What to Do When You Are Finished Tilling
When you have finished your tilling, electric tillers are pretty easy to deal with. To stop the tines simply release the power trigger or bar to stop the tines from moving. You can then either unplug or remove the battery from the tiller to make sure the tiller is safe to move and work on.
You will want to remove the dirt, grass, or other organic material from the electric tiller tines prior to storage. Also, lubricate the tines with a spray-on silicone type lubricant to prevent the tines from rusting.
The Do’s and Don’ts of Using an Electric Garden Tiller
With all electric outdoor power equipment, there are do’s and don’t that you should follow to help make your experience a safe and productive time. Electric garden tillers are no different and here are a few do’s and don’ts that we thought would help make your experience that much safer and more enjoyable.
- Always, always, always read your instruction manual. I can’t emphasize this enough. There is safety and maintenance information that is invaluable to your electric tillers operation and maintenance.
- Engage the power slowly. Take my advice the tiller can and will run away from you if it engages and hits hard ground.
- Start at a shallow depth. Making an initial shallow pass with the garden tiller will allow turn over the compacted soil and lower stress on your electric garden tiller
- Let the tiller do the work. Let the tiller pull itself along, don’t fight it.
- If you happen to hit an object while tilling, stop the tiller, unplug or remove the battery from the tiller. Then inspect the tines for any damage. Do not continue tilling with damaged tines.
- Call 811 (Call before you dig). In the United States we have a number we can call where someone will come out and mark any existing underground services prior to you doing any digging.
- Leave any debris in the garden or the lawn. This includes roots, rocks, or loose items in the lawn or garden. These object can become hazards to you and the tiller.
- Operate the tiller when there isn’t sufficient light and visibility to see what you are tilling.
- Don’t over till. Over tilling can cause issue with compaction and deoxygenation of the soil which is what you are trying to avoid by tilling.
- Start tilling where ever you want. Please call 811 if you are in the US, to make sure you are tilling in an area that doesn’t have underground utilities.

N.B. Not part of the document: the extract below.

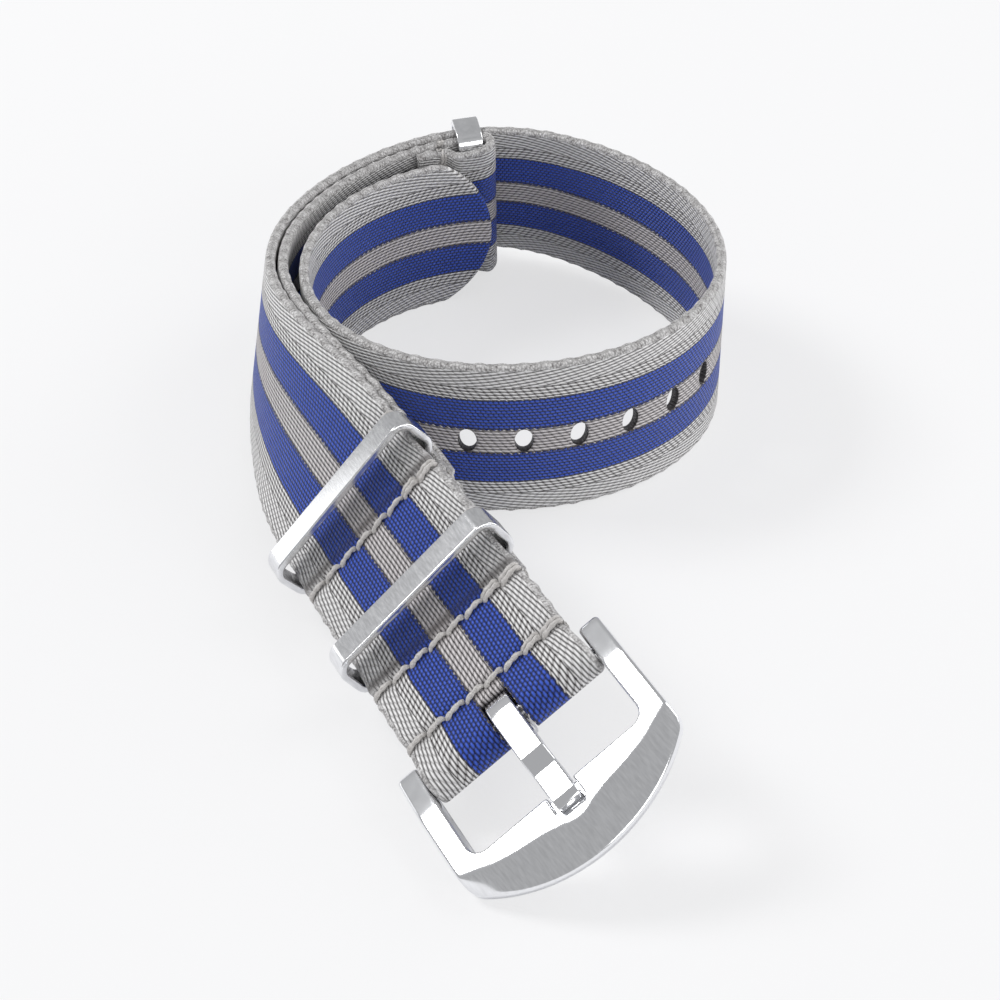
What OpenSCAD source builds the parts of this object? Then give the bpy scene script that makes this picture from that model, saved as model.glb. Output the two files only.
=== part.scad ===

- Immediately start planting. Give the soil some time to rest and decompose any organic materials that got tilled up when you ran your electric garden tiller.
Summing it up
As you can see using an electric garden tiller is not a very complicated task. You pretty much have to provide power and pull the trigger. What might not be so easy is making sure you till at the correct time and till the soil correctly. I think by following some of these simple do’s and don’ts, you will know how to use and electric garden tiller.